Because you want to handle it as little as possible so as to not deflate all the air beaten into it, adding flavors is somewhat limited but there are ways to be creative about it:
Freeze dried fruits: grind freeze dried strawberries, raspberries, or mango in a food processor then sift about 1-2 tablespoons of powder the mix over the meringue after it’s fully whisked and fold it in with a rubber spatula. Blueberries need a very fine mesh sieve to get just the powdery bits.
Cocoa: I like using dutch process for this and per 4 egg whites will add 1 ½ tablespoons cocoa.
Extracts: Lemon, mint, almond, etc. can all be added toward the end of whipping.
You’ll note that all my meringue recipes follow a specific formula: for every egg white I add ¼ cup granulated sugar. This gives us a near 1:1 weight ratio in terms of egg white and sugar. Here’s a quick overview:
2 egg whites (½ cup sugar) will be enough meringue to cover a small batch of brownies or blondies or a small batch of curd bars.

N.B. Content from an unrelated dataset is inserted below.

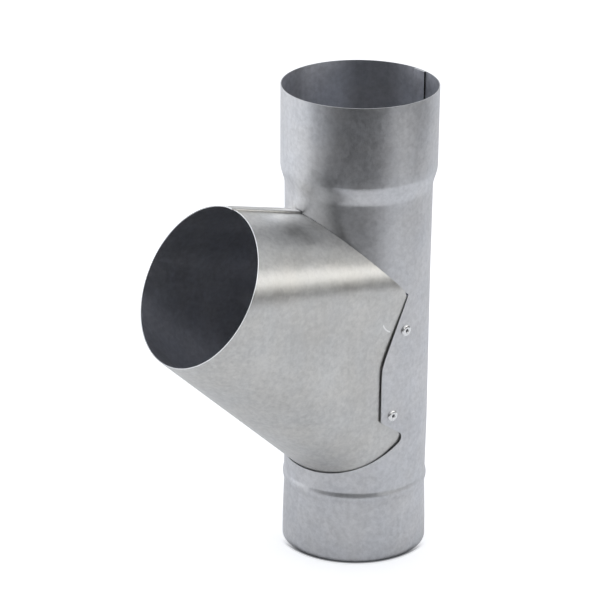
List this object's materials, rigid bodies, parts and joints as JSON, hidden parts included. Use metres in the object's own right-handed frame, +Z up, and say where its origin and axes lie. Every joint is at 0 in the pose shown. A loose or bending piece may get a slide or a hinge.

3 egg whites (¾ cups sugar) will be enough to cover a pie
4-5 egg whites (1 – 1 ¼ cups sugar) will generously cover a pie and make 5 mini pavlovas
6 egg whites (1 ½ cups sugar) will make enough for a pavlova
For a pie topping: it’s best to use a kitchen torch to toast the top of the meringue.
Now I’m going to be annoying and not give you actual baking times for meringues/pavlovas because this will depend on: how big or small you’ve scooped the meringue/pavlovas and how hot or cold your oven runs. I will however, give you an overview and tell you what clues to look for. Also remember: bake the meringue immediately, it shouldn’t sit on the counter at all as it will start to stiffen.
For meringue cookies: in a preheated oven, 225 F, bake for about an hour; they are done when the shell is firm and you can easily lift them from the parchment paper. After you’ve turned off the oven, leave them in there to cool for another hour.
For baking times for pavlovas, I go by Nigella’s instructions: preheat the oven to 350 and then lower to 300, bake the pavlova for 1 hour. When the shell is firm and it gently lifts from the parchment, it’s done. Turn the oven off and leave the pavlova in there overnight or for at least a few hours.
Mini pavlovas, like these chocolate pavlovas, should bake for about 30 minutes (oven preheated to 350 then lowered to 300 when the pavlovas go in) then be left in the oven after you’ve shut it off for at least an hour.
All of these should be taken as general guides because it will depend on how hot or cold your oven runs, how big or small you’ve scooped or piped the meringue.